By The Pricking Of Their Thumbs

      Those perenially-bored religious nutters in the States are at it again, though I'm tempted to put the R-word in that clause in scare quotes to indicate the awkward parsimony and/or misnomiality of it in this context. Their target this time: Shrek 2. Somebody, somewhere, please, oh please, buy these people LIVES.   And maybe some humour.   Oh, and some education, too, because next thing you know they'll be sounding their priggish alarm bells over everything from Tootsie to Twelfth Night to Oedipus Rex.

      As for me, I've lost all patience for these self-important, sniggering whack-jobs that not only think "their" culture under attack from every which way, but WANT, desire with the desperation of Miss Lonelyhearts on a Saturday night, to believe "their" culture under attack from all sides. To them I say, Get over your frickin' selves.   Your CHILDREN are behaving more maturely than you are.   See also the response to last night's surprisingly tame episode of The Simpsons, which really should suggest how staunchly stupid (pronounced "stoooooooo-pid"), to say nothing of grossly intolerant, these self-important flagellants are.

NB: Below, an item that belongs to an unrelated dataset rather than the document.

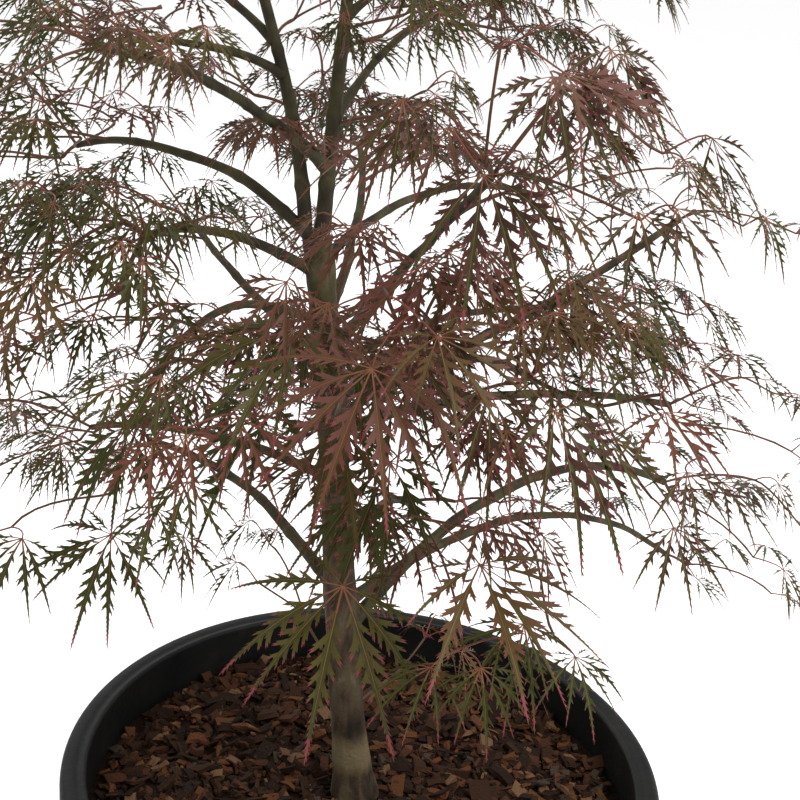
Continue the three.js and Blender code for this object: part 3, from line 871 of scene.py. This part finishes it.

      And, on the other side of the coin: I'm reminded of the desperate desire of so many in the caves of academia that tried, especially through the 80s and 90s, to asperse suggestions of sexual subversiveness to every possible dimension of every cultural artefact they could.   Well, congratulations.   Those conservative Christian cluckings are the sounds of chickens coming home to roost.   Those aspersions not only helped to create (or recreate) the culture of paranoia, but they also provided the tools and the rhetoric to seem to legimate that paranoia.   Both sides are like Blake's Heaven and Hell, making each other in the other's despite.   Felicitations-- you yourselves are Hell.

You Don't Want To Know Where That Thing Has Been

      Let's just say, it must have been one of those low-flow toilets.... **shudder**

      Might this blog suggest a new name for the item in question: "The Miraculous Eddy?" (It just keeps coming and going and coming and.....)   And does this blog dare to note the coincidence of the eviscerator in question being named "Tran"?   Oh, the irony, the slicing, execrating, gender-bending irony!  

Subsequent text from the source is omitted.